Throughout Europe, Migrantour demonstrates how migrants have shaped some of the continent’s most famous cities. The organization describes itself as ‘a form of responsible tourism at kilometre zero, which sees as protagonists fellow citizens also coming from distant worlds’. On a tour of Turin, Italy, a guide might take guests through Eastern Europe, South East Asia and the Middle East within the space of an hour. We so often celebrate cities as melting-pots of cultures, languages, beliefs and food from all over the world, yet how often do we absorb all those different perspectives when travelling around them?
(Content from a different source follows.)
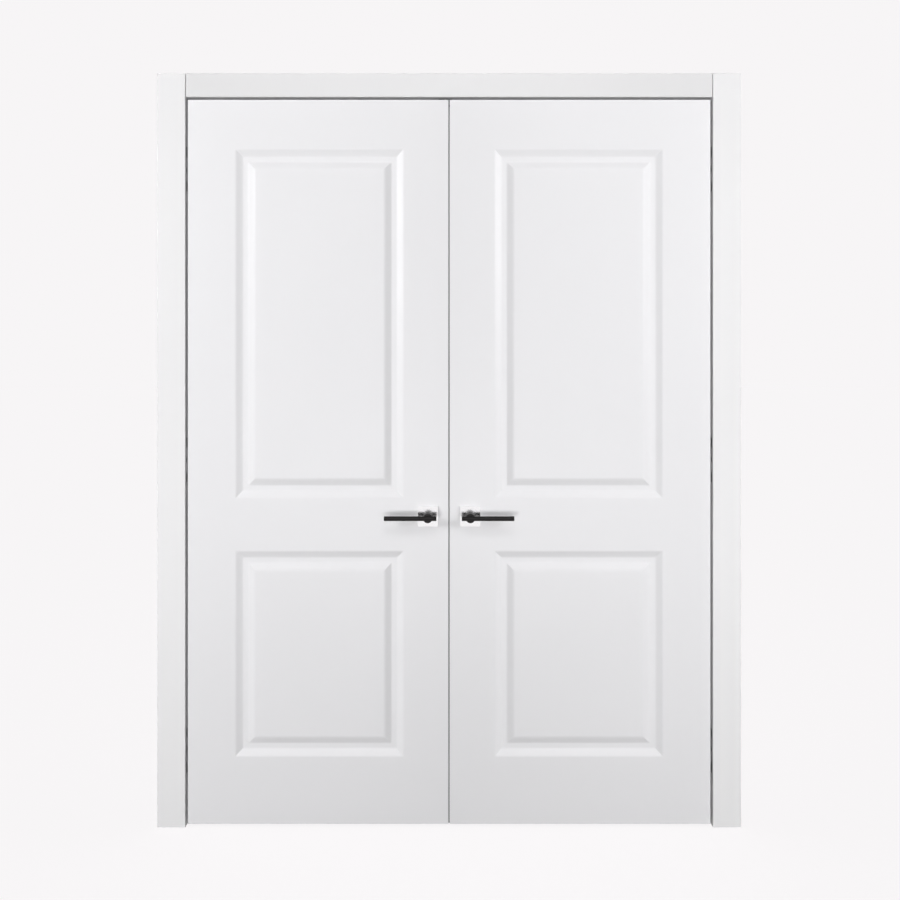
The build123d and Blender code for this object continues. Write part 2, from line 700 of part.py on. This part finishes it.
# ---------------------------------------------------------------- build and write
for s, side in ((-1, "left"), (1, "right")):
    save(side_jamb(s), f"jamb_{side}")
    save(side_casing(s, -1), f"front_casing_{side}")
    save(side_casing(s, 1), f"back_casing_{side}")
    save(side_seal(s), f"jamb_seal_{side}")
    save(hinge_arms(s), f"hinge_arms_{side}")
    for z, level in zip(hinge_z, ("bottom", "middle", "top")):
        save(hinge_box(s, 1, z), f"hinge_box_jamb_{side}_{level}")
        save(hinge_box(s, -1, z), f"hinge_box_leaf_{side}_{level}")
    save(leaf(s), f"leaf_{side}")
    save(rosette(s, -1), f"rosette_front_{side}")
    save(rosette(s, 1), f"rosette_back_{side}")
    save(rosette_bases(s), f"rosette_bases_{side}")
    save(screws(bolt_places(s), 45, 2.0, 4.0, 2.2), f"rosette_bolts_{side}")
    save(lever(s, -1), f"lever_front_{side}")
    save(lever(s, 1), f"lever_back_{side}")
    save(spindle_piece(s), f"spindle_{side}")
    save(grub_screws(s), f"grub_screws_{side}")
    edge = [p for z in hinge_z for p in hinge_screw_places(s, -1, z)]
    if s > 0:
        edge += latch_screw_places()
    else:
        edge += strike_screw_places() + flush_screw_places(1) + flush_screw_places(-1)
    save(screws(edge, scr_len), f"leaf_screws_{side}")

save(head_jamb_piece(), "head_jamb")
save(head_casing(-1), "front_casing_head")
save(head_casing(1), "back_casing_head")
save(head_seal_piece(), "head_seal")
save(head_strike_piece(), "head_strike")
save(meeting_seal_piece(), "meeting_seal")
save(screws(corner_places(-1) + corner_places(1), 70, 2.25, 4.6, 2.6), "corner_screws")
frame_places = [p for s in (-1, 1) for z in hinge_z for p in hinge_screw_places(s, 1, z)]
frame_places += [((-rod_x + dx, leaf_ym, reb_z), (0, 0, 1)) for dx in (-14, 14)]
save(screws(frame_places, scr_len), "frame_screws")
save(latch_case_piece(), "latch_case")
save(follower_piece(), "latch_follower")
save(bolt_piece(), "latch_bolt")
save(strike_piece(), "latch_strike")
save(magnet_piece(), "strike_magnet")
save(flush_case(1), "flush_bolt_case_top")
save(flush_case(-1), "flush_bolt_case_bottom")
save(flush_rod(1), "flush_bolt_top")
save(flush_rod(-1), "flush_bolt_bottom")
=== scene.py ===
import json
import math

import bpy
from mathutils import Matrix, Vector


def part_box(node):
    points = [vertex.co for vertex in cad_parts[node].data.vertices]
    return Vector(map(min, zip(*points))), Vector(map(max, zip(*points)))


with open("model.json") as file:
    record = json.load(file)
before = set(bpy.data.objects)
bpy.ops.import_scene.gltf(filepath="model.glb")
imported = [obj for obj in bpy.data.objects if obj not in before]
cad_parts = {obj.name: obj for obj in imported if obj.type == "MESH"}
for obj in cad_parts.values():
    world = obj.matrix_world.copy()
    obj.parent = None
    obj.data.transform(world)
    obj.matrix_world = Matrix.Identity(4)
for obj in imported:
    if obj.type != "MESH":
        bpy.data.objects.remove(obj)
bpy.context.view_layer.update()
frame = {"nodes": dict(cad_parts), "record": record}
nodes = frame["nodes"]
scene = bpy.context.scene


# ---------------------------------------------------------------- materials
def new_material(name):
    m = bpy.data.materials.new(name)
    m.use_nodes = True
    nt = m.node_tree
    nt.nodes.clear()
    out = nt.nodes.new("ShaderNodeOutputMaterial")
    out.location = (700, 0)
    bsdf = nt.nodes.new("ShaderNodeBsdfPrincipled")
    bsdf.location = (400, 0)
    nt.links.new(bsdf.outputs["BSDF"], out.inputs["Surface"])
    return m, nt, bsdf


def coords(nt):
    n = nt.nodes.new("ShaderNodeTexCoord")
    n.location = (-1100, 0)
    return n.outputs["Object"]


def stretched(nt, vec, scale):
    n = nt.nodes.new("ShaderNodeMapping")
    n.location = (-900, 0)
    n.inputs["Scale"].default_value = scale
    nt.links.new(vec, n.inputs["Vector"])
    return n.outputs["Vector"]


def noise(nt, vec, scale, detail=3.0, rough=0.5, distortion=0.0):
    n = nt.nodes.new("ShaderNodeTexNoise")
    n.inputs["Scale"].default_value = scale
    n.inputs["Detail"].default_value = detail
    n.inputs["Roughness"].default_value = rough
    n.inputs["Distortion"].default_value = distortion
    nt.links.new(vec, n.inputs["Vector"])
    return n.outputs["Fac"]


def ranged(nt, value, lo, hi, a=0.3, b=0.7):
    n = nt.nodes.new("ShaderNodeMapRange")
    n.inputs["From Min"].default_value = a
    n.inputs["From Max"].default_value = b
    n.inputs["To Min"].default_value = lo
    n.inputs["To Max"].default_value = hi
    nt.links.new(value, n.inputs["Value"])
    return n.outputs["Result"]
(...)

Case Study Talaysay Tours, Canada

Tours led by refugees, indigenous groups, or migrants can also help to break down barriers. In Canada, First Nation owned Talaysay Tours guides visitors around Vancouver, the Salish Sea, and Stanley Park through the eyes of the Shíshálh (Sechelt) and Skwxwú7mesh (Squamish) First Nation. The dialogue shines a light on the city’s relationship with nature and First Nation culture, both harmonious and destructive.

Unseen Tours, UK

Tourism can also play a role in challenging preconceptions and uplifting the lives of marginalized people. In London, Unseen Tours invites tourists and locals to ‘experience London’s secrets through the eyes and voice of the homeless’. Twenty former homeless people lead tours around their patch—Pete reveals the eclectic back streets of Brick Lane (below), and Viv sheds new light on storied Covent Garden. The concept not only breaks down barriers and misconceptions around homelessness, but 60 percent of ticket revenue is paid directly to the guides, and any additional profit is reinvested into the business.